* _EXERCISE GOAL_:
Reproduce exactly the line in which "imported = [obj" occurs and all the lines after it, ending with the last line.
+--
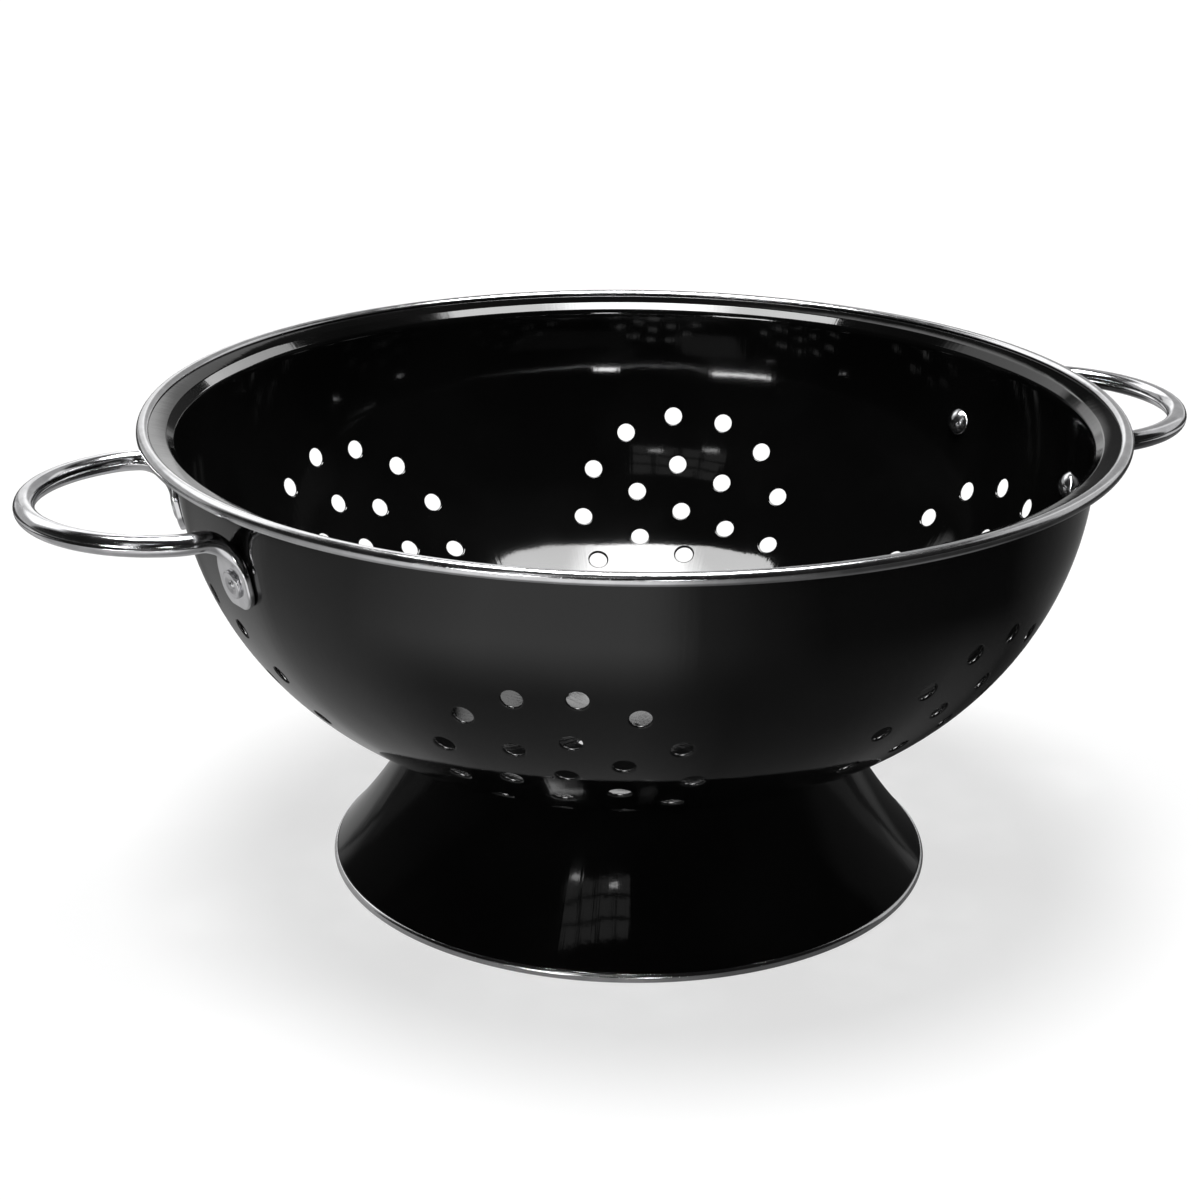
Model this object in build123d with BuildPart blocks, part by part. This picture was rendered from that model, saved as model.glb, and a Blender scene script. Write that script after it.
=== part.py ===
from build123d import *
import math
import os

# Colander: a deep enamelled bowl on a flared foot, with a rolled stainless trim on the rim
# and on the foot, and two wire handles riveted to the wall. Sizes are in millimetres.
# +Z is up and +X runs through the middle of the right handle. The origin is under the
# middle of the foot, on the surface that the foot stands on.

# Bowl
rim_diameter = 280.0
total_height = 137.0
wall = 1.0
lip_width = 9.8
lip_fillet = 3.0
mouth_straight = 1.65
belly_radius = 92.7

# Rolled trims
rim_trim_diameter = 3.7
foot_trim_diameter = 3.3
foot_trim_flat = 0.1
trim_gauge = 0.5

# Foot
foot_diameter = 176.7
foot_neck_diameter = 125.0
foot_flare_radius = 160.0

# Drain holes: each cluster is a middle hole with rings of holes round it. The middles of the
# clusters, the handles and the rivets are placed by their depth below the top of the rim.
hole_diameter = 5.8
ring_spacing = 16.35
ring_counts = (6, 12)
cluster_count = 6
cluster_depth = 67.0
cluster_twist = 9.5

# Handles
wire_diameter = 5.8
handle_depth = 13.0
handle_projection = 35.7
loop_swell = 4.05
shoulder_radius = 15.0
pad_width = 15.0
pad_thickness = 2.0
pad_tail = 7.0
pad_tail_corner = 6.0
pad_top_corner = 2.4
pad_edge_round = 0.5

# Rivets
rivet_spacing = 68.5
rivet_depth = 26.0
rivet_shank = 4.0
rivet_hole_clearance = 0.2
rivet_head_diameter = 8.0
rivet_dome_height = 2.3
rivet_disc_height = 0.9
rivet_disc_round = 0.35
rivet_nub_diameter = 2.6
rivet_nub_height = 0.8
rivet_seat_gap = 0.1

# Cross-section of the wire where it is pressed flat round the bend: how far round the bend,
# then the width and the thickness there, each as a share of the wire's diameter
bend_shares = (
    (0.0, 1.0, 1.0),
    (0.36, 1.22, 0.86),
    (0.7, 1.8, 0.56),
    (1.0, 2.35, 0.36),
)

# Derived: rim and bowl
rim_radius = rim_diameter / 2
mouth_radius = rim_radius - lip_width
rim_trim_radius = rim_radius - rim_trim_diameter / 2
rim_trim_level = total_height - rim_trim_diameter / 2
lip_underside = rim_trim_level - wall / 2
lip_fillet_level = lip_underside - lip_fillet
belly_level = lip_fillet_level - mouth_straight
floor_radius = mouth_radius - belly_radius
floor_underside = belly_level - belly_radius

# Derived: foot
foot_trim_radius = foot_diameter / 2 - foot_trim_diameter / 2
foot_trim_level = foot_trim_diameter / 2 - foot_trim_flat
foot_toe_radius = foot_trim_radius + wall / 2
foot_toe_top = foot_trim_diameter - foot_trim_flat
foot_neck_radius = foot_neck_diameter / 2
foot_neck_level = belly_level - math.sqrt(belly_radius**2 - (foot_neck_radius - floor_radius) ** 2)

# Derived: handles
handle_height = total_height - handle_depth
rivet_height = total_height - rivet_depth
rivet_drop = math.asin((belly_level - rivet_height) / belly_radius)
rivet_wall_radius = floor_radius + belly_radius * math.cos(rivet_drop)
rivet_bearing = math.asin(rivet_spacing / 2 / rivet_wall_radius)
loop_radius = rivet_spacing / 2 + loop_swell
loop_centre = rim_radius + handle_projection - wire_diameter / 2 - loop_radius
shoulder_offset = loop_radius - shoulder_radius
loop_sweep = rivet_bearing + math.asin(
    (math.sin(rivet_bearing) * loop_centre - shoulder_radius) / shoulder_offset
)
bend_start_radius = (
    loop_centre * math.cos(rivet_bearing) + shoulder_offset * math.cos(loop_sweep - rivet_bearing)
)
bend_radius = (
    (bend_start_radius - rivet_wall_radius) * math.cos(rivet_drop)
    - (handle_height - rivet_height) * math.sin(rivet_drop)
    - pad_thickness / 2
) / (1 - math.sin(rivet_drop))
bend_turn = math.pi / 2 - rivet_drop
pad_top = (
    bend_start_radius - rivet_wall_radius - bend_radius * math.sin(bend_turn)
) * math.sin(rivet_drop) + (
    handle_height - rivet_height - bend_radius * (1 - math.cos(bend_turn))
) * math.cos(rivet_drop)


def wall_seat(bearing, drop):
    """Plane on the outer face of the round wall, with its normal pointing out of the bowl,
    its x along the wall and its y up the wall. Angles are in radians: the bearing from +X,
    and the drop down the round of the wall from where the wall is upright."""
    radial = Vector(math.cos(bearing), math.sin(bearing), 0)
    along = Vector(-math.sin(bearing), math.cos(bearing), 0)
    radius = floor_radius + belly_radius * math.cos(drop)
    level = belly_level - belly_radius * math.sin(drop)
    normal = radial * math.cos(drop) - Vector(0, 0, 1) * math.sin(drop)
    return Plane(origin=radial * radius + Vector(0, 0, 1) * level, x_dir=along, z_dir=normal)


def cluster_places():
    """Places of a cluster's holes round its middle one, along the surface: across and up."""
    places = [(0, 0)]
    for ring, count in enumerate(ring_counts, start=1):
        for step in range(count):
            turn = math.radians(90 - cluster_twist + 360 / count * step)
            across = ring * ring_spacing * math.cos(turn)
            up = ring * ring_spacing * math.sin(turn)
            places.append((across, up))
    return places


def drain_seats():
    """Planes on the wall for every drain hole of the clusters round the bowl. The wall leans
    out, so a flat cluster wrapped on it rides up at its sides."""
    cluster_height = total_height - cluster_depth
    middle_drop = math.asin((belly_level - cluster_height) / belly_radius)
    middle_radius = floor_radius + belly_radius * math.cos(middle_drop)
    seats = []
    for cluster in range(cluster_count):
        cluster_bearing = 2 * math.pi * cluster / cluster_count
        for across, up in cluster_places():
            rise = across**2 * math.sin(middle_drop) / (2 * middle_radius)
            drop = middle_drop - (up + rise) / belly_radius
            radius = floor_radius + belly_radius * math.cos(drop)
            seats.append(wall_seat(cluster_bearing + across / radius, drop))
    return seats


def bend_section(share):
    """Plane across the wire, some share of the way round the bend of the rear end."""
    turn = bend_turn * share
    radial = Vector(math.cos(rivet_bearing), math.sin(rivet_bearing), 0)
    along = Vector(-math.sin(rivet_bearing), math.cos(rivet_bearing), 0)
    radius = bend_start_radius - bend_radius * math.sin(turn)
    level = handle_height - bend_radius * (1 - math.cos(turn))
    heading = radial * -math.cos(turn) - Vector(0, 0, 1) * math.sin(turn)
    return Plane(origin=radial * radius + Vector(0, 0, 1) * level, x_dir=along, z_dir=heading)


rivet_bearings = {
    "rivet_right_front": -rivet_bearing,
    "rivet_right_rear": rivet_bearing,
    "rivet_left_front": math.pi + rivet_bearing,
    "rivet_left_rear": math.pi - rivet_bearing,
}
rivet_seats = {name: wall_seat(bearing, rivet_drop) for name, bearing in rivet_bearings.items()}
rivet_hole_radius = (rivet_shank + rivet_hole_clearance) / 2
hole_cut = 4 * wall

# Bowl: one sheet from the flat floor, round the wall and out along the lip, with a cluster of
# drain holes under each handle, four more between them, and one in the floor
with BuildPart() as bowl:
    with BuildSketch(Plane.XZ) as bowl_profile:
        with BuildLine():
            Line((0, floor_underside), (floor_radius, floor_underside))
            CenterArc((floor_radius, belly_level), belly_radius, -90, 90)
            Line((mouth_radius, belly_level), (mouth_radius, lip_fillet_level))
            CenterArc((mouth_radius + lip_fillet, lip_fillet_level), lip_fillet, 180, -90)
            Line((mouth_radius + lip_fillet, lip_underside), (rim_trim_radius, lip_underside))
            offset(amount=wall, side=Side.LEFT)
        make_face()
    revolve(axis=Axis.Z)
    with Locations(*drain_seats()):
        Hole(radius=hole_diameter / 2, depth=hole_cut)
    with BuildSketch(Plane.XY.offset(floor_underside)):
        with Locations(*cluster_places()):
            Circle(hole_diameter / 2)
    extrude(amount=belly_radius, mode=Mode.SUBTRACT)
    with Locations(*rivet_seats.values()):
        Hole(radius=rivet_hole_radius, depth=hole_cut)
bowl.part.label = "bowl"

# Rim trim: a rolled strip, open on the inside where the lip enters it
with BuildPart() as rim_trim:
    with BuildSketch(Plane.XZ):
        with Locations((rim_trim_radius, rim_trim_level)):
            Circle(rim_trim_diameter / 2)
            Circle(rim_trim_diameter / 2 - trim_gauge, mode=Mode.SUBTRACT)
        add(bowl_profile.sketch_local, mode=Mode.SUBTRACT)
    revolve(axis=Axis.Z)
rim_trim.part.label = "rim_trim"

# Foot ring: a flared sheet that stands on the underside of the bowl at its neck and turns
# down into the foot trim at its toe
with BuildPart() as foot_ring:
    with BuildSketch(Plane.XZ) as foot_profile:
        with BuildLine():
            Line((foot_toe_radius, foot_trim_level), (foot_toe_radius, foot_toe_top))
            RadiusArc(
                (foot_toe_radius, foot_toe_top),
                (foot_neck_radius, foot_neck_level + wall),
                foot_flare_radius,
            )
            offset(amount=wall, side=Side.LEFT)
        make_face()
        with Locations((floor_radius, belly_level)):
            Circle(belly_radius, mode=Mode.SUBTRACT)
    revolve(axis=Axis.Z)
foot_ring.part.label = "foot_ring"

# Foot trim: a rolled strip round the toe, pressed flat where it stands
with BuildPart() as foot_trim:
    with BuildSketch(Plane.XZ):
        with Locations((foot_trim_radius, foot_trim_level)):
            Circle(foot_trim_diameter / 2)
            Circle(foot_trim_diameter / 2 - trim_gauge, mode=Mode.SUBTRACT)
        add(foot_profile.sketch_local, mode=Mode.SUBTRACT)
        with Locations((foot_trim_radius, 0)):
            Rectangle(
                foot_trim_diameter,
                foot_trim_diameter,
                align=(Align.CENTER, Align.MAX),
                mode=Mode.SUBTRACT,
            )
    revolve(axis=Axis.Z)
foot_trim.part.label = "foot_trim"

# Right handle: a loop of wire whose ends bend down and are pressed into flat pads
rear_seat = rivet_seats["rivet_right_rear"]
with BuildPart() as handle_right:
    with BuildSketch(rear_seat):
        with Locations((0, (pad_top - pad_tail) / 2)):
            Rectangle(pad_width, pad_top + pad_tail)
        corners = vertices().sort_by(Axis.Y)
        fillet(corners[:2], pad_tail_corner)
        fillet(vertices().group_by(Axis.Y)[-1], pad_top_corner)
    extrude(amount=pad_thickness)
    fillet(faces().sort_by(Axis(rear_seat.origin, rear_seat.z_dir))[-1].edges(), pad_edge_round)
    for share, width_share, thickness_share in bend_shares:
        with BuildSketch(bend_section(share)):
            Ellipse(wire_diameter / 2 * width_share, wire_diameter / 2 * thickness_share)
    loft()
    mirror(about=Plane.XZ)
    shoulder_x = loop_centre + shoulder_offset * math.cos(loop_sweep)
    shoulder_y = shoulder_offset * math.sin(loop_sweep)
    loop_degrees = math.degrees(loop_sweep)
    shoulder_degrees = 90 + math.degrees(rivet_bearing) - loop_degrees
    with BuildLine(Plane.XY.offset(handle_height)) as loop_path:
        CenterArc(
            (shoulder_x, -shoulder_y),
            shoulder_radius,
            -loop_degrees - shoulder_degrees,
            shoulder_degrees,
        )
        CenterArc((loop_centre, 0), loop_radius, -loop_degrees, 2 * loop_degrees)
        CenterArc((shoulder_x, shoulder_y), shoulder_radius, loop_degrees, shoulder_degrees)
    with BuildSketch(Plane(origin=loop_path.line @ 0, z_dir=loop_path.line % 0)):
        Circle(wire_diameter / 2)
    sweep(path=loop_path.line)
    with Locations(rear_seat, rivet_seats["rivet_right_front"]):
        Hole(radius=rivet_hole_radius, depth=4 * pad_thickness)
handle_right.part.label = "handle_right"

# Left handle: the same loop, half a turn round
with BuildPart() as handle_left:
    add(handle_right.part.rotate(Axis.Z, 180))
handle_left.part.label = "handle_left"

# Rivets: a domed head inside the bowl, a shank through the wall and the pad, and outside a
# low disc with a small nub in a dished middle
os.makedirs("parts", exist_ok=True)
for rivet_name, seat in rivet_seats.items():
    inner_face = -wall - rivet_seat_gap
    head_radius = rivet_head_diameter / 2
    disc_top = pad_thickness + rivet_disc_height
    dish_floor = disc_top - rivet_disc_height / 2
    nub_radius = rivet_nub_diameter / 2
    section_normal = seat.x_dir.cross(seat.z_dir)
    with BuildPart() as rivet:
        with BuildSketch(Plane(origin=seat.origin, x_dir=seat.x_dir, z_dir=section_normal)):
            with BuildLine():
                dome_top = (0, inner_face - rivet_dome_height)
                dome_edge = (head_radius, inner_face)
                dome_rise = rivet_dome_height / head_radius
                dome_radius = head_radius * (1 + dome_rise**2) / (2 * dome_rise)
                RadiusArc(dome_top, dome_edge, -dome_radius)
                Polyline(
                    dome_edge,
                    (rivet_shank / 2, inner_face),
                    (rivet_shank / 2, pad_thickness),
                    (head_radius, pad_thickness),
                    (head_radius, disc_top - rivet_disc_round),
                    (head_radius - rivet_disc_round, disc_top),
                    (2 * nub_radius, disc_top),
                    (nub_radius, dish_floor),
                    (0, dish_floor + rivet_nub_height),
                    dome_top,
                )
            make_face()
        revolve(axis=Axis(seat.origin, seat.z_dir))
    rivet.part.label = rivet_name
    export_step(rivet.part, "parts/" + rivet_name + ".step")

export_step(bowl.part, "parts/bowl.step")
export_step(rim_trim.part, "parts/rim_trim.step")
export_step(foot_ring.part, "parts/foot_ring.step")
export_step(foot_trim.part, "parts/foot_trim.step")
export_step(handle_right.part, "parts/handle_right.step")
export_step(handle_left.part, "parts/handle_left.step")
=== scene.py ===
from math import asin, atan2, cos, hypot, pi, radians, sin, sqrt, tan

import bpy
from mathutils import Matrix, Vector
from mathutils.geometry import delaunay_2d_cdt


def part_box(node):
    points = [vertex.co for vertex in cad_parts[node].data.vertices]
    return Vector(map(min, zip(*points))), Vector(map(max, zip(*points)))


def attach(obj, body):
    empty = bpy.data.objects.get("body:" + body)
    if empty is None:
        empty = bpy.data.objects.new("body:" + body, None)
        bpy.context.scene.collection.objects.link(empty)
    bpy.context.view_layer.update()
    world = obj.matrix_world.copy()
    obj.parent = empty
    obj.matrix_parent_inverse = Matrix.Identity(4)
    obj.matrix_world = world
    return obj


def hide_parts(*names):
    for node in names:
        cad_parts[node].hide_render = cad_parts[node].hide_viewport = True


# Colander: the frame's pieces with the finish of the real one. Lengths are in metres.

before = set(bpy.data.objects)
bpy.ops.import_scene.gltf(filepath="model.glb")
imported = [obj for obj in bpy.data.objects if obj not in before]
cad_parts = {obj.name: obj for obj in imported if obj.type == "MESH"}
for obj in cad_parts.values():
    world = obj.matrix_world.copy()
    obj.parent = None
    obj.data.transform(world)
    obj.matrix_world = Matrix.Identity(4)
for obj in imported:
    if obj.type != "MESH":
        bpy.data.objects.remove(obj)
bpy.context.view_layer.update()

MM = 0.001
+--
* _ANSWER_:
imported = [obj for obj in bpy.data.objects if obj not in before]
cad_parts = {obj.name: obj for obj in imported if obj.type == "MESH"}
for obj in cad_parts.values():
    world = obj.matrix_world.copy()
    obj.parent = None
    obj.data.transform(world)
    obj.matrix_world = Matrix.Identity(4)
for obj in imported:
    if obj.type != "MESH":
        bpy.data.objects.remove(obj)
bpy.context.view_layer.update()

MM = 0.001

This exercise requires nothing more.